Nancy Daly, MS, MPH, the CEO for ASCO’s Conquer Cancer organization, noted that funding early career researchers like Dr. Foote and Dr. Urrutia is critical to making advances such as these 2 studies. Because the competitive application requires mentors, career researchers such as Steven Rosen, MD, FACP, FASCO, FAIMBE, Executive Vice President for City of Hope, and Jedd Wolchock, MD, PhD, FASCO, Director of the Meyer Cancer Center at Weill Cornell Medicine, become involved with young investigators at the start of their research journey.

The Young Investigator Award can jumpstart a researcher’s career, she added: “It gives them some dedicated time and also shows the institution where they are that they [have received a competitive] ASCO award and they’re coveted.”

Nonprofits are also supporting each other, as Swim for America does with Conquer Cancer, to support research projects around the country.

Diet, Exercise, and Cancer

Melissa Habedank, Senior Director of External Relations, American Institute for Cancer Research, noted that 40% of cancer in the United States is related to diet and exercise—and is therefore preventable.

There are unchangeable risk factors, like age and genetics, but exposure to tobacco and sunlight is more modifiable, she said. Obesity, however, is a strong risk factor for 13 different kinds of cancer. Alcohol consumption is a strong risk factor for 6 different kinds of cancer.

Since obesity and alcohol consumption are related to 13 and 6 kinds of cancer, respectively, Ms. Habedank said her organization’s educational messages are targeted at clinicians as well as people who want to prevent cancer in themselves or their loved ones, cancer patients and their caregivers who want to improve tolerance of treatment, and survivors who want to improve their outcomes and overall well-being.

“We work with all of these audiences, and we focus on physical activity and nutrition, eating better and moving more,” she says. “The research shows that those things make a difference. That information is empowering and it’s useful for people who want to do something themselves, their caregivers, their family members.”

What the Future Holds

Dr. Rosen of City of Hope said he anticipates that future blood tests will be able to detect cancer, with improved imaging technologies finding solid tumors at a very early stage.

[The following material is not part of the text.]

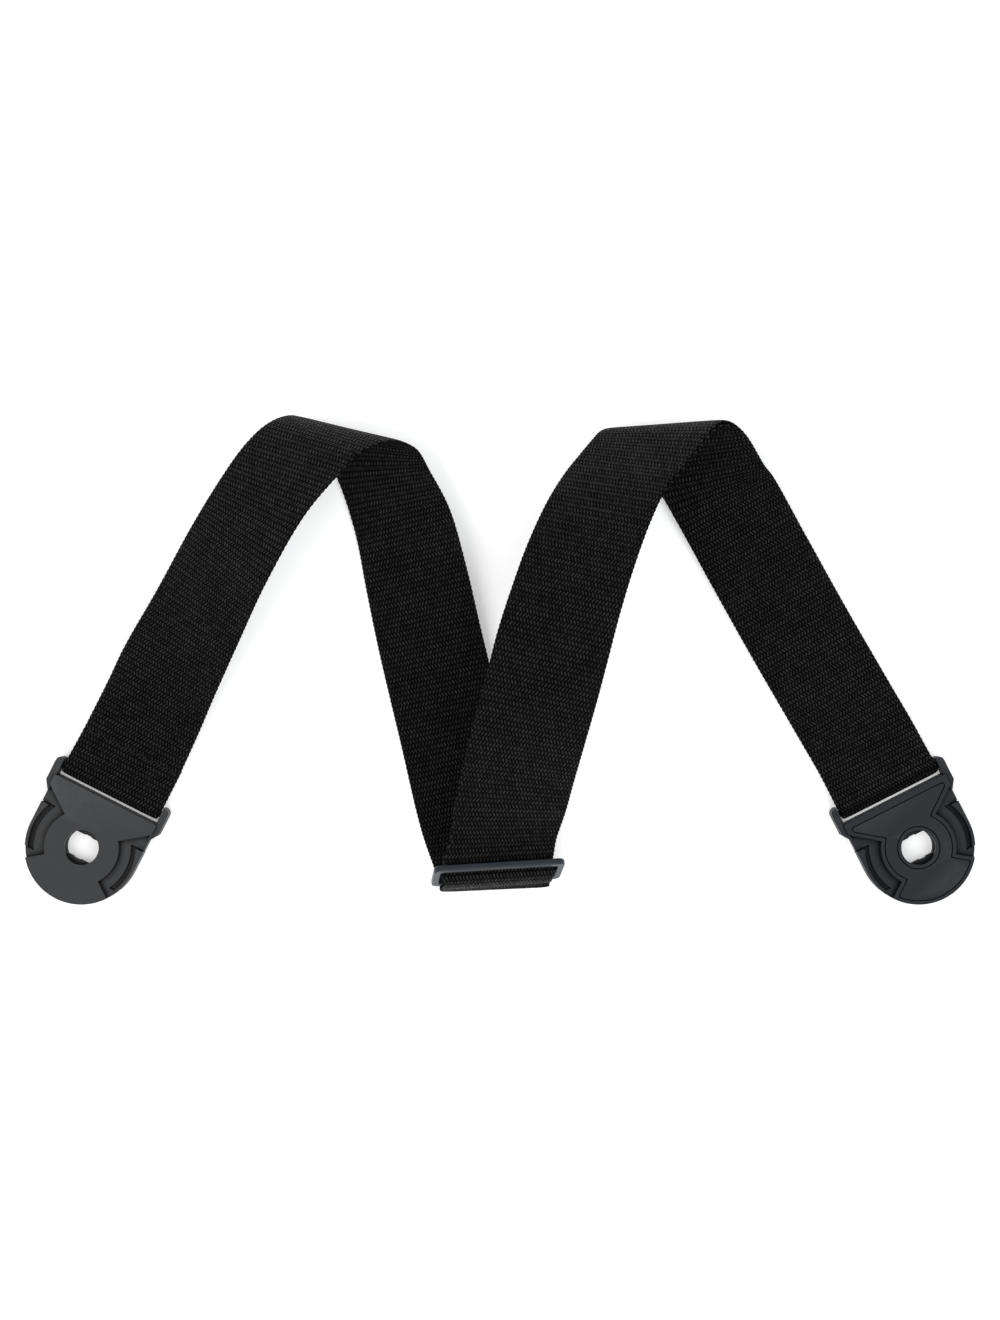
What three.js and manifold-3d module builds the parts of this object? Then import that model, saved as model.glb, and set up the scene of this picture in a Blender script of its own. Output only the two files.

He said he also has switched one-third of his focus to pancreatic cancer: “We have very exciting results that we’ve applied to blood cancers that now seem to be equally exciting in pancreatic cancer.”

Dr. Wolchock of the Meyer Cancer Center at Weill Cornell Medicine agreed that the advances in cellular therapies used in blood cancer and other cancers will expand to solid tumors. The next important step will be more sensitive blood-based screening for cancers.

“We’re very likely overtreating many of our people,” he said. “That causes both financial as well as physical toxicity for people when we want people to take a step back to their normal lives,” he said.

Dr. Foote reported that while most gastrointestinal (GI) cancers are not treated with immunotherapy, some upper GI cancers are starting to be.

“But we still have a lot of patients that are getting traditional cytotoxic chemo. I’m really hoping that we can start to replace those with some of the innovative technologies that [train] the immune system to fight cancer, introducing super soldiers that we’ve developed in a laboratory targeted against your specific cancer. That sort of precision medicine is very exciting for making cancer treatment more effective [and reducing] the amount of side effects that a patient gets.”

Dr. Urrutia said: “I hope we can move away from [symptom-inducing] systemic chemotherapy and move on to personalized medicine,” he said. “I think that we have the tools to do all that right now. We just need to fine tune them. We need to find the right balance of drug, patient, genomic landscape of the tumor and the patient’s family history.”